Осталась в исторических летописях и встреча на Эльбе, но вписаны в них и строки о том, как преемник Рузвельта вместе с Черчиллем пытались сохранить дивизии гитлеровского вермахта для того, чтобы в подходящий с их точки зрения момент бросить недобитых вояк против своего союзника – СССР.
…Многие страницы «Победы» посвящены Уинстону Черчиллю. Близился закат политической карьеры этого действительно крупномасштабного английского деятеля, свою долгую жизнь отдавшего борьбе с идеями коммунизма, с нашей страной, но вынужденного стать ее союзником по антигитлеровской коалиции. И сумерки этого заката окрашивают многое из того, что говорит и как поступает Черчилль в Потсдаме. Здесь вновь уместно употребить слово «точность» – с предельной точностью в романе воспроизведены страницы жизни Черчилля, мотивируется его политическая линия в Бабельсберге. Не только в театре, но и на политической арене бывают вторые роли. Черчилль исправно выполнял волю своего класса, делал все возможное и допустимое с его точки зрения, чтобы и в Потсдаме смотрелся он вершителем судеб мира, но… Но был тогда уже 1945-й, и именно советские солдаты водрузили знамя над рейхстагом… Как умный человек, Черчилль хорошо понимал, что это не случайность, не просто военное счастье, а выбор Истории. Как не случайностью станет и его поражение на выборах – он вынужден будет уйти в сторону, но не смирится с этим и все-таки произнесет свою злобную речь в Фултоне, которая положит, так сказать, официальное начало «холодной войне». Но на первые роли даже на поприще антисоветизма ему уже не выйти.
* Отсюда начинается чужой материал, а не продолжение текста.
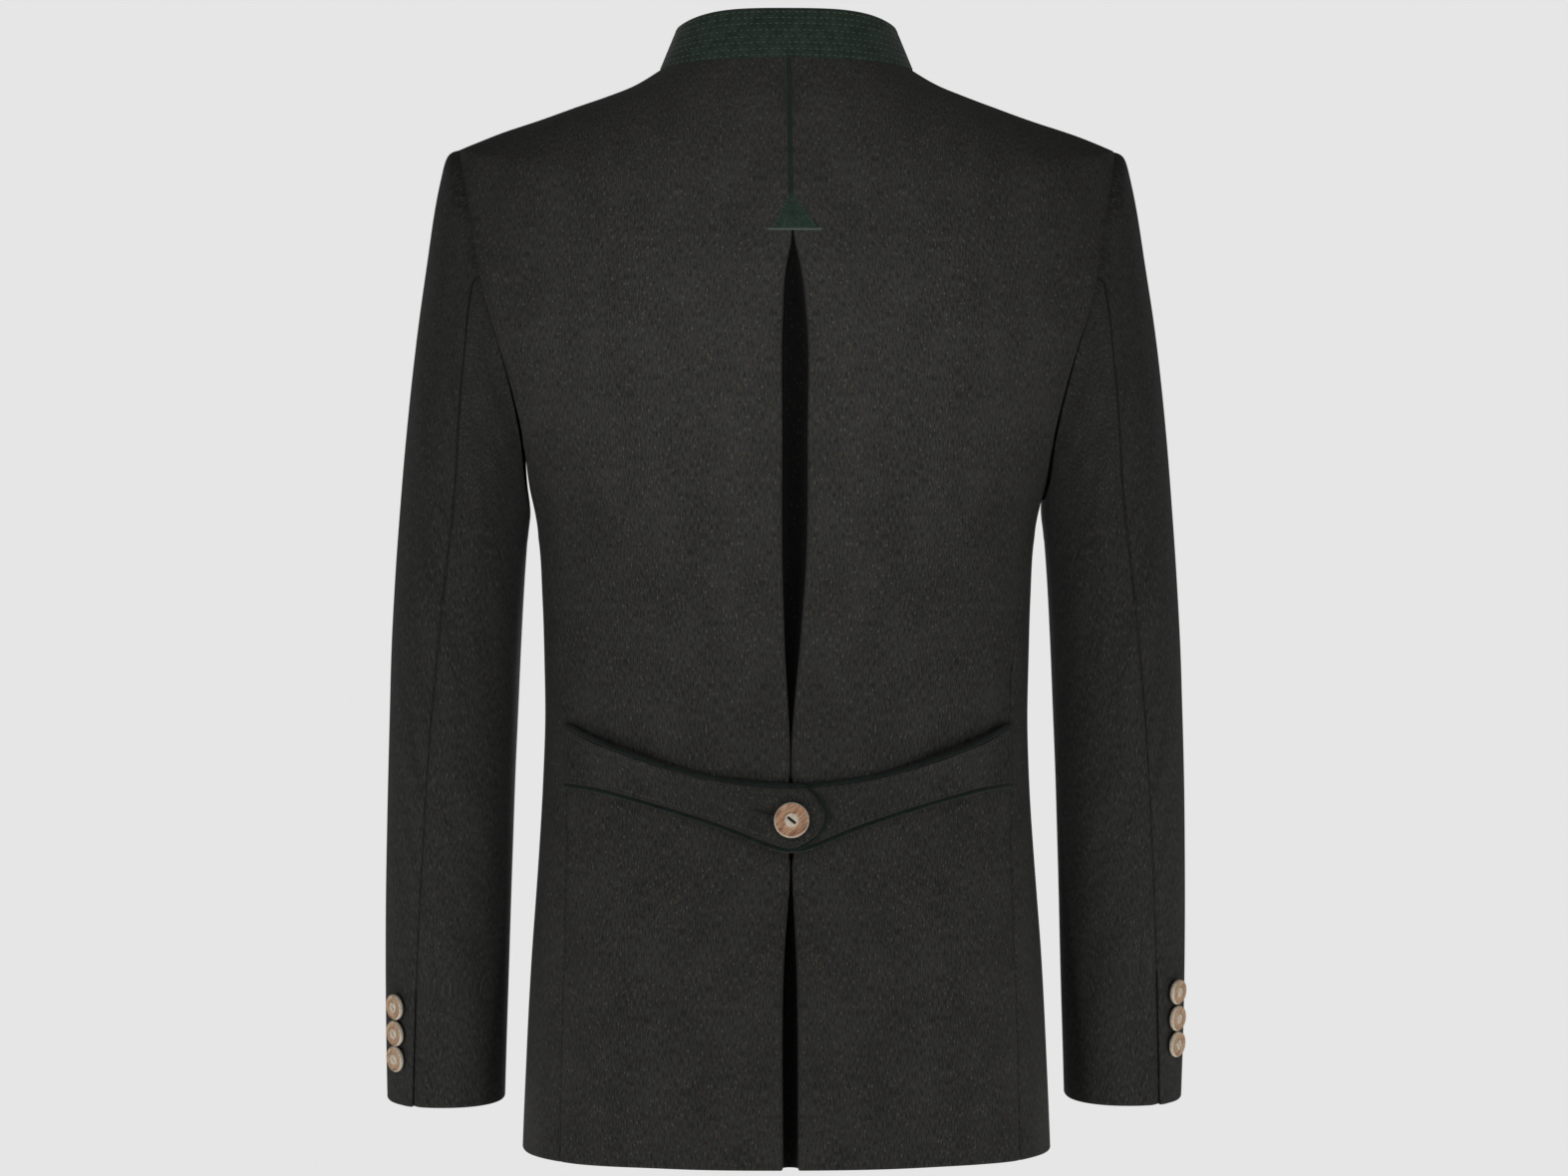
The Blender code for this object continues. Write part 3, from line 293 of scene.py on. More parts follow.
def curve(xs, ys):
    """A smooth curve through points whose xs rise, as a function of x."""
    xs = np.asarray(xs, float)
    ys = np.asarray(ys, float)
    slopes = np.gradient(ys, xs)

    def value(x):
        x = np.clip(x, xs[0], xs[-1])
        i = np.clip(np.searchsorted(xs, x, side="right") - 1, 0, len(xs) - 2)
        step = xs[i + 1] - xs[i]
        s = (x - xs[i]) / step
        start = (1 + 2 * s) * (1 - s) ** 2 * ys[i] + s * (1 - s) ** 2 * step * slopes[i]
        end = s ** 2 * (3 - 2 * s) * ys[i + 1] + s ** 2 * (s - 1) * step * slopes[i + 1]
        return start + end

    return value


def column_curve(table, column):
    """A table's column as a smooth function of its first column."""
    rows = np.array(table, float)
    return curve(rows[:, 0], rows[:, column])


def slope_of(profile, z):
    """How fast a profile changes with height."""
    return (profile(z + TINY) - profile(z - TINY)) / (2 * TINY)


def mix(a, b, t):
    return a + (b - a) * t


def ramp(x, start, end):
    """0 before start, 1 after end, and a soft rise between."""
    t = np.clip((x - start) / (end - start), 0, 1)
    return t * t * (3 - 2 * t)


def unit(vectors):
    return vectors / np.maximum(np.linalg.norm(vectors, axis=-1, keepdims=True), 1e-12)


def resample(points, fractions):
    """Points at the given fractions of a polyline's length."""
    steps = np.linalg.norm(np.diff(points, axis=0), axis=1)
    along = np.concatenate([[0], np.cumsum(steps)])
    wanted = np.asarray(fractions) * along[-1]
    return np.stack([np.interp(wanted, along, points[:, k]) for k in range(3)], axis=1)


body_width = column_curve(BODY_WIDTH, 1)
back_profile = column_curve(BACK_PROFILE, 1)
front_profile = column_curve(FRONT_PROFILE, 1)
side_seam = column_curve(SIDE_SEAM, 1)
armhole_line = column_curve(ARMHOLE_LINE, 1)
shoulder_line = column_curve(SHOULDER_LINE, 1)
pleat_left = column_curve(PLEAT_EDGES, 1)
pleat_right = column_curve(PLEAT_EDGES, 2)
belt_upper = column_curve(BELT_EDGES, 1)
belt_lower = column_curve(BELT_EDGES, 2)
belt_tab = column_curve(BELT_TAB, 1)
sleeve_ring_value = [curve(range(len(SLEEVE_RINGS)), np.array(SLEEVE_RINGS, float)[:, k]) for k in range(9)]


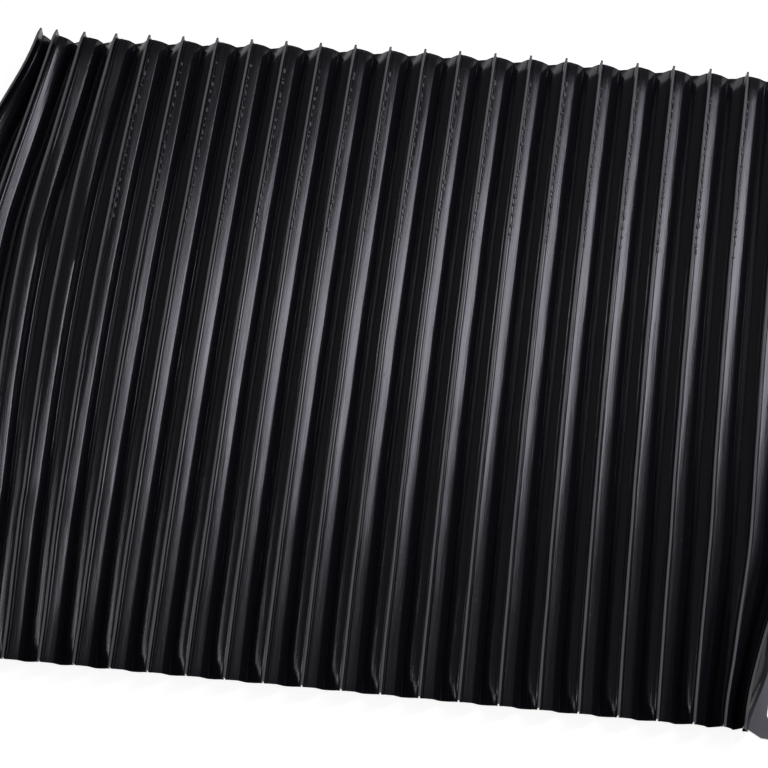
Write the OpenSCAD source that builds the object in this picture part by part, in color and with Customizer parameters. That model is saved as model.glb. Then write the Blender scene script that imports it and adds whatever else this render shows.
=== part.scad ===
// Flexible folded cover for a machine slideway, drawn out and lying on a flat surface.
// The coated cloth is one folded sheet. A thin stiffener is bonded under each slope, beside
// its crest, and a slotted steel plate closes each end.
// X runs along the travel, Y along the end plates and Z up. The origin is the middle of the
// slot line on the fixed end plate, on its underside.

/* [Folds] */
// Number of folds between the two end plates
folds = 24; // [10:1:28]
// Length of every fold, from one open side of the cover to the other
fold_len = 520; // [440:10:560]
// Distance from one crest to the next with the cover drawn out
pitch = 27.85; // [26:0.05:28.4]
// Width of the cloth from a crest to the next valley, measured straight
slope_len = 17.4; // [17:0.1:20]
// Distance from a crest down its slope to the knee
knee_at = 9; // [8:0.1:10]
// How far the knee stands out from the straight slope
knee_out = 2.4; // [1:0.1:2.8]
// Thickness of the coated cloth
cloth_th = 0.8; // [0.6:0.1:1]
// Width of the margin that is turned in on the fixed end plate
margin_w = 4; // [2.5:0.5:5]
// Distance that the margin reaches in over the sliding end plate
margin_reach = 15; // [14:0.5:18]

/* [Fins] */
// Height of the welded fin along a crest in the middle of the cover
fin_h = 5.5; // [4:0.5:8]
// Thickness of the fin
fin_th = 1.8; // [1.2:0.1:2.4]
// Lean of the fins towards the fixed end, in degrees
fin_lean = 7; // [0:1:12]
// Extra fin height at the fixed end
fin_rise_fixed = 3.2; // [0:0.2:5]
// Extra fin height at the far corner of the sliding end
fin_rise_sliding = 5.5; // [0:0.5:7]

/* [Stiffeners] */
// Width of a stiffener strip
strip_w = 5.6; // [4.5:0.1:5.8]
// Thickness of a stiffener strip
strip_th = 0.8; // [0.5:0.1:1]
// Distance from a crest to the near edge of its strips
strip_edge = 3.2; // [3.1:0.1:3.4]
// Distance from the end of a strip to the open side of the folds
strip_inset = 4; // [2:0.5:10]

/* [End plates] */
// Thickness of an end plate
plate_th = 1.5; // [1:0.1:3]
// Width of an end plate
plate_w = 46; // [40:1:60]
// Corner radius of an end plate
plate_r = 3; // [1:0.5:6]
// How far an end plate reaches past the folds at each open side
plate_over = 3.4; // [2:0.2:20]
// How far the fixed end plate reaches in under the last fold
plate_tuck = 20; // [12:1:24]
// Length of the cut along the end of a plate at its two corners under the folds
plate_cut = 21; // [8:1:22]
// Length of the same cut along the plate's edge
plate_cut_side = 10; // [4:1:12]
// Number of slots in an end plate
slots = 4; // [2:1:4]
// Width of a slot
slot_w = 8; // [5:0.5:10]
// Length of a slot from end to end
slot_len = 26; // [14:1:40]
// Distance from the end of a plate to the middle of its first slot
slot_margin = 26.4; // [24:0.2:60]
// Distance from the foot of the cover to the slot line on the fixed end plate
slot_out = 7; // [6:0.5:12]

/* [Lie of the cover] */
// Turn of the end plates against the folds, in degrees
end_turn = 4; // [2:0.5:4.5]
// Distance that the fixed end plate is pushed in from the evenly pitched end
fixed_in = 9.2; // [8:0.2:13]
// Distance that the sliding end plate is pushed in from the evenly pitched end
sliding_in = 19.2; // [17:0.2:21]
// Distance that the sliding end plate is set towards the near side
sliding_shift = 8; // [0:1:12]
// Distance that the two tight corners pull their crest in
corner_pull = 24.5; // [20:0.5:25]
// Sideways bow of the folds at the middle of their length
bow = 3.3; // [0:0.1:5]
// Bulge of the first folds away from the row
side_bulge = 8; // [0:0.5:8]
// Gather of the fourth fold at the near corner of the sliding end
corner_gather = 5.6; // [0:0.2:6]
// Spread of the last folds at the far corner of the fixed end
corner_spread = 7; // [3:0.5:8]
// Distance that the open side draws back at the far corner of the sliding end
corner_recess = 7; // [0:0.5:8]

/* [Fit] */
// Gap between the cloth and a plate that it is bonded on
seat_gap = 0.3; // [0.2:0.05:0.5]
// Gap between the cloth and a stiffener under it
strip_gap = 0.6; // [0.55:0.05:0.7]

/* [Hidden] */
// Share of a corner's pull that each next crest takes over
pull_share = 0.38;
// Share of the spread that each next crest takes over
spread_share = 0.45;
// Reach of each tight corner's pull, as a part of the fold length
far_reach = 0.24;
near_reach = 0.30;
// Reach of the gather and of the pulled foot, as a part of the fold length
gather_reach = 0.25;
foot_reach = 0.105;
// Fold where the gather is strongest and how many folds it spans
gather_fold = 3;
gather_span = 2;
// Distance across the folds over which the drawn-back corner runs out
recess_span = 90;
// Start of the bulge along the fold, and its shape over the fold numbers
bulge_start = 0.25;
bulge_offset = 0.6;
bulge_span = 3;
// Even shift of both ends that goes with the bow
bow_ends = 1;
// Distance that the foot of the cover is pulled in at the tight corner of the fixed end
foot_pull = 8.3;
// Distance that the foot at the sliding end lies outside the first crest
foot_lag = 3;
// Longest mitre of the cloth at a sharp fold, in half thicknesses
mitre_max = 2.5;
// Fall of the extra fin height from fold to fold
fin_fall_fixed = 0.75;
fin_fall_sliding = 0.8;
// Number of segments in a full circle
$fn = 48;
// Places along the fold at which the section is worked out, from the near side to the far
stations = [0, 0.04, 0.1, 0.18, 0.3, 0.55, 0.76, 0.87, 0.95, 1];

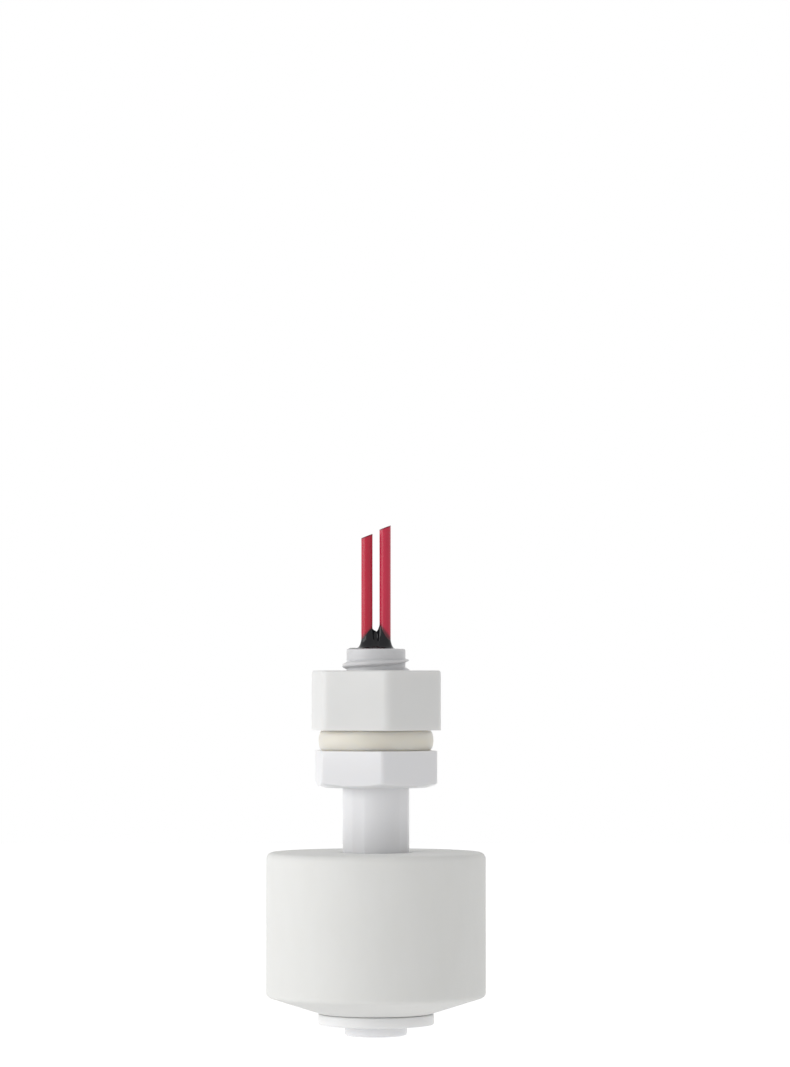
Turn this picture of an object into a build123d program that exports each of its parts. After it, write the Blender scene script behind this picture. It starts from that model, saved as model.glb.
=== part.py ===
from build123d import *
import os
from math import cos, radians, sqrt, tan

# Float level switch, upright, in millimetres. The origin is the centre of the collar's
# top face, which seals against the tank wall. +Z runs up the stud and the lead wires.
# The viewer of the front stands at -Y.

# Stud, collar and stem, moulded as one piece
stud_diameter = 9.5
stud_thread_length = 12.9
stud_run_in = 0.4
pilot_diameter = 8.3
pilot_length = 1.4
pilot_edge_chamfer = 0.2
collar_across_flats = 16.4
collar_corner_radius = 0.6
collar_height = 5.2
collar_turn = 5.5
collar_foot_diameter = 14.4
collar_foot_rise = 0.7
stem_diameter = 9.38
stem_length = 34.8
stem_flat_width = 2.0
stem_flat_count = 4
stem_flat_turn = -32.6
tip_diameter = 8.8
tip_length = 1.5
tip_edge_chamfer = 0.4
bore_diameter = 6.0
bore_floor_thickness = 4.4

# Nut and gasket
hexagon_sides = 6
nut_across_flats = 17.0
nut_corner_radius = 1.4
nut_height = 8.4
nut_turn = 10.0
nut_edge_radius = 0.3
nut_bore_chamfer = 0.5
thread_clearance = 0.05
gasket_diameter = 16.2
gasket_thickness = 2.85
gasket_rim_bulge = 0.6

# Retaining clip
clip_diameter = 16.4
clip_thickness = 1.5
clip_edge_chamfer = 0.25
clip_groove_diameter = 7.2
clip_groove_play = 0.05
clip_mouth_width = 6.4
clip_mouth_flare = 0.8

# Float with its magnet
float_diameter = 30.9
float_wall_height = 20.2
float_cone_height = 2.4
float_foot_diameter = 16.0
float_shoulder_radius = 0.9
float_bore_clearance = 0.35
float_bore_chamfer = 0.3
float_rest_gap = 0.05
float_stop_gap = 0.1
magnet_inner_wall = 0.7
magnet_width = 1.6
magnet_height = 6.0
magnet_clearance = 0.05
magnet_cover_thickness = 1.0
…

В «Победе» Черчилль предстает перед читателями в двух ипостасях: надменный, умный, высокомерный политический лидер и… просто человек на одном из решающих перекрестков своей жизни. Умение найти детали, штрихи к портретам своих героев – таких разных – одна из особенностей творчества А. Чаковского. И вот что интересно: в этом поиске нет ничего от надуманности и приду-манности – безупречное знание жизненного материала, умение проникнуть в психологию далеко не ординарных людей помогают писателю создать свои «портреты», которые воспринимаются вполне законченными, завершенными. Если можно так сказать, А. Чаковский в своем романе относится к Черчиллю с объективной пристрастностью: отдавая должное его уму, политическому таланту и энергии, он не щадит его в том, что превращало его в одиозную фигуру политической жизни.
Безусловной удачей автора стали в романе образы немецких друзей Воронова: антифашиста Ноймана, рабочего Вольфа. Искренней заботой и гуманизмом проникнуты размышления Воронова о будущем Германии, о том новом пути, который открывался перед нею после поражения фашизма.
Наш разговор о романе «Победа» был бы неполным, если бы мы не вспомнили еще двух журналистов, действующих в нем, – Чарли Брайта и Стюарта.
Собственно, именно Чарли Брайт дает повод Воронову вспомнить многие события, заново оценить и переоценить некоторые из них. Чарли, как истый рыцарь буржуазной журналистики, не особенно затрудняет себя размышлениями о том, что честно, а что непозволительно в его профессии. Бизнес – вот главное для него, а доллар – его идол и кумир. Рассуждения Чарли о том, что он видит в Потсдаме, примитивны, в них нет ни на цент гражданственности. А в Хельсинки – это уже просто сбитый буржуазным обществом с ног борзописец. В 1945 году он мечтал разбогатеть, а через тридцать лет он думает о том, как выжить. И все-таки то доброе, что было в его характере, – энергия, своеобразно понимаемое товарищество, профессионализм, – стюартам и им подобным не удалось еще выжечь в нем до конца. Какой путь он, потерявший в дни пресловутой «охоты за ведьмами» в США жену, а в годы позорной агрессии против Вьетнама – сына, какой путь он изберет для себя после Хельсинки? Есть надежда, что жизнь его многому научила и путь его будет достойным.
Таких брайтов в буржуазной прессе работает немало. А. Чаковскому удалось хорошо передать черты, присущие этим профессионалам, обученным щелкать фотоаппаратами и выстукивать строки на машинках, бездумно выполнять заказы стюартов, если они сулят деньги или хотя бы позволяют не вывалиться за борт жизни. Но все это до поры. Рано или поздно наступает прозрение, и тогда им, брайтам, приходится выбирать. А стюарты, мастера мелких и крупных провокаций?.. Это ведь и ныне они укрываются за кулисами идеологических диверсий против нашей страны, копаются в грязи, клевещут. Грязные души, грязные перья…
Новое издание романа Александра Борисовича Чаковского «Победа» выходит в свет в год, когда уже четыре десятилетия отделяют нас от незабываемой весны 1945-го и десять лет – от форума в Хельсинки, Но человечество не должно забывать ни суровые уроки войны, ни опыт борьбы за мир и разрядку. И хорошо, что талант наших писателей помогает ему сохранять эту горячую память.